PLATE 12.

(Fig. 1): The Anglo-Saxon tower of Earl’s Barton Church, Northants. At the angles, there are “quoins,” or corner-stones, formed of long stones set upright, alternately with others laid horizontally, and technically known as “long and short work.” The surface of the walls is also divided up by “pilaster strips,” which are an imitation in stone of wooden construction, and are evidently intended to bind together the rude masonry of the walls. It is “the design of a carpenter executed by a mason.” The parapet is comparatively recent in construction. (Fig. 2): Tower arch of Anglo-Saxon character at Barnack, Northants. Barnack was one of the places where the old church was burnt by the Danes, in their raid through that part of the country, and rebuilt by order of Canute after the settlement of the Danes. The impost mouldings (b) appear to have been suggested by a pile of boards overlapping. (Fig. 3): An enlargement of the belfry window (a, Fig. 1). Double windows are usually round-headed or triangular-headed. The lights or single windows are not separated by a stone moulding, but by a kind of shaft or “baluster,” set in the middle of the wall, and supporting the impost. (Fig. 4): Belfry window in the tower of Deerhurst Church (1050 A.D.). The windows are triangular-headed, the head being formed of two straight stones placed obliquely, and meeting at a point. (Fig. 5): A window at Caversfield, Bucks, with small opening and very wide “splay.” This window is splayed, or widened out, both outside and inside, the window itself being set in the middle of the wall, so that the wicker-work or oiled parchment, that did duty as a glass, was protected from the weather. (Fig. 6): Section of Anglo-Saxon wall, which consisted of two rows of fairly regular stones, the intervening space being filled with irregularly shaped stones, embedded in mortar, the latter comprising nearly half the substance of the wall. The layer of stones in the interior of the building was generally plastered over. (Fig. 7): An Anglo-Saxon triangular-headed doorway. (Figs. 8, 9 and 10): Different forms of Anglo-Saxon balusters.


[SAXON CUSTOMS.]

At meal-times the company sat down in the hall, the master, mistress, and honoured guests taking their places at a “high” table placed on a dais at the upper end of the apartment. Dinner was generally served either at noon or at about 3 o’clock in the afternoon.

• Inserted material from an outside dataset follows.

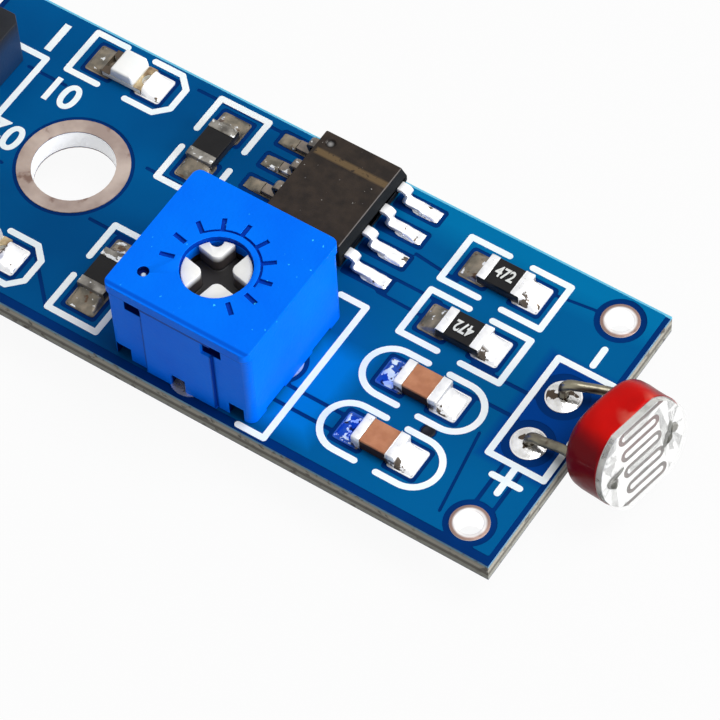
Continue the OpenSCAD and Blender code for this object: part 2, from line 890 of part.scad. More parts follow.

The walls were decorated with coloured and embroidered curtains, for English ladies and their maidens were famed for their skill with the needle in embroidery and decorative needlework. The tables consisted of boards laid upon trestles, which could be easily removed when, the meal being over, the ladies retired to the bower and the men settled down to drinking.

Sometimes the tables were bare, at other times covered with a table-cloth. Some MSS. show a circular table arranged for the meal. On the table appear the round cakes which served the Saxons as bread, also dishes containing meat, fish, and other food. A few spoons and razor-shaped knives, and drinking vessels of varying sizes and shapes, were also placed upon the table.

While the meal was in progress, wandering minstrels played on their instruments and sang; jugglers and conjurers delighted their patrons with feats of balancing and sleight-of-hand; while others danced and postured, or exhibited the feats of dancing bears and other animals that they led about.